In time, the spread of Christianity was accelerated when the Emperor Constantine converted and declared Christianity a legal religion in the Roman Empire. While he did not mandate that it be the official religion, due to his influence, the new faith grew to an unforeseen height, soon towering over its other religious competitors. The amount of money and resources he dumped into architectural majesty played no little part in this transition. Soon the countryside became blanketed in basilicas, and a new art form, the mosaic, gained immense popularity for decorating the inner walls, while the patrons were content to leave the outsides somewhat bare and austere in stark contrast to the Greek and Roman temples. The mosaics, like the illuminated manuscripts soon to follow, featured scenes that focused on clarity while rendering their figures stiff and elongated. Still, with the level of illiteracy of the times, such art served to educate the uninitiated and resulted in the conversion of many more to the burgeoning faith. By the close of the Late Byzantine era, paintings and mosaics were beginning to show intimations of emotions, slowly creeping back into the lifeless faces.

Early medieval art came and went, and left little notable impact short of one exception: Charlemagne and his circle responsible for Carolingian art, as it was called. In short, he all but single-handedly revived an interest in classical art and had an impact on the Romanesque period following. Indeed, during this period bigger was better and basilicas climbed higher and higher into the heavens, seeking, as it were, the very face of God Himself. By now the blanket of basilicas had become a “white mantle of churches,” or so said Raoul Glaber, a monk from the eleventh century. Everywhere the eye could see, new projects were underway sporting superior craftsmanship and dazzling design techniques. The wooden roofs of the naves were replaced with vaults, and the vaults soon gave way to arches.

In Southwestern France, St-Sernin, one of the earlier examples from this period, made use of such arches. However, it was Burgundy and Western France which arrived on the prospect first, as is evidenced in Autun Cathedral. Normandy took it to even greater heights with St-Étienne and its four bulging buttresses and impressive towers; England developed Durham Cathedral, which employed groin-vaulting in the form of “double-X” ribs interlacing the ceiling, providing grace, flexibility, and strength. Interestingly, Italy contributed little to this towering trend, however, content to build in Early Christian forms.

Perhaps even more revealing was the resurgence of monumental sculpture along the road to Santiago. Southwestern France saw fit to revive the Byzantine spirit in Archaic art form, as is evidenced by the Apostle at St-Sernin at Toulouse. This relief foreshadows the impressive ornamentation of St-Pierre in Moissac, the same opulence that prompted St. Bernard of Clairvaux to express his rather reluctant and regretful respect in a letter to Abbot William at St-Thierry. Likewise, the Autun Cathedral (alluded to in the preceding paragraph) features the stonework of Giselbertus, replete with scenes carved into the marble surrounding the entrances like so many stone sentinels.

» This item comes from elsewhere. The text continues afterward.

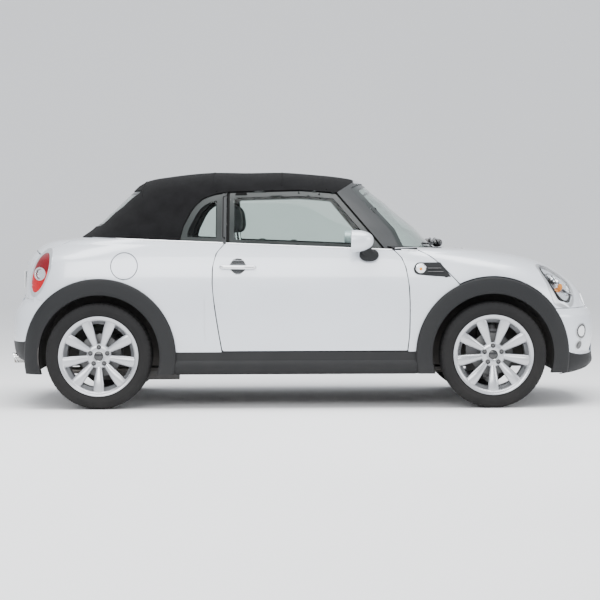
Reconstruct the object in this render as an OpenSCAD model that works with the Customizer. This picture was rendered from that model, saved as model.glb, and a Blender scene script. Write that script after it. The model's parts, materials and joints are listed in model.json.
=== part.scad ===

It was to be the Gothic era, however, building on Romanesque innovations, which burst the sonic barrier of towering heights, its weightless structures silhouetting the sky like so many skyscraping castles. An ancient Germanic people, the Goths were thought to be uncivilized, hence the condescending term “Gothic” scorning this apparent excess in architectural renovation. And excessive and wonderful it was! Heights hitherto unimagined were sustained with seeming effortless ease. Delicate, lattice-like exteriors combined with ethereal stained glass interiors created mystical effects aimed at inspiring awe from all it beheld, looking down, as it did, from such lofty grandeur. Few were the persons who felt unimpacted by the sheer sophistication and elegance of these mammoth cathedrals.

The Gothic style owed its birth to Abbot Suger, the primary “architect” who rebuilt the Abbey Church of St-Denis and did much to solidify the power of the kingship by forging a partnership between church and state. Upon entering the St-Denis, one was immediately struck by its featherweight lightness of appearance and how its huge, lacy windows bathed the interior with “heavenly light.” Each section was built with mathematical precision according to exacting ratios, embracing a new symmetry of parts as the preeminent source of beauty for the whole. In addition, the groundbreaking use of the pointed arch allowed for unprecedented flexibility in the integration of various shapes from triangles to trapezoids. This model would serve as the template for the age to follow, soon spreading its wings beyond the borders of Île-de-France’s sky.

Nôtre-Dame (“Our Lady”) in Paris remains one of the most popular standing legacies of Gothic architecture today. Flying buttresses, gargoyles, sexpartite nave vaults arching over rectangular bays: inside and out, the cathedral is a standing marvel of the ingenious of the Gothic architects.

Many other structures—including Chartes and Reims Cathedrals in France, Glouchester Cathedral in England, St. Sebald in Germany, and Florence Catheral in Florence—offer their own impressive expansions and “variations on a theme,” showing the impact Suger left on the world. But it didn’t stop here. Sculpture took on a new freedom, it forms increasingly liberated from their marble medium. Gothic sculpture featured a great emotional expressiveness, one of its crowning hallmarks. Classicism was evidenced to a much greater degree, the contrapposto, sinuous “S-curve” replacing the rigor mortis ridden figures, soon exceeding the classical ideal to forge new boundaries, as with The Virgin of Paris, an oriental-like sculpture of the Madonna and Christ-child. In addition, stained glass became an important element; illuminated manuscripts once again began to regain a foothold in popularity, while painting meanwhile was coaxed to new levels.

Church history evolved considerably from its early Christian/Byzantine days through the Romanesque and into the Gothic. Each generation took the majesty and grace of architecture, sculpture, and other renovations to new heights, until their works towered high above the Gothic skies. In short, much had happened since a humble man led a band of twelve motley members around the countryside; the contributions centered around this one man would forever change the civilized world as we know it. The domes, the cathedrals, the towering minarets—even history itself it seems—pivot around this one man and the people whose lives He impacted. Some say He was a great prophet, some say He was a King, others call Him Lord and Savior. Whoever you say He was, He is certainly hard to ignore, influencing scholars, theologians, artists, poets, mystics and persons from all walks of life as He has for the past two thousand years now. Do you suppose perhaps that He knew something of great towers in the sky?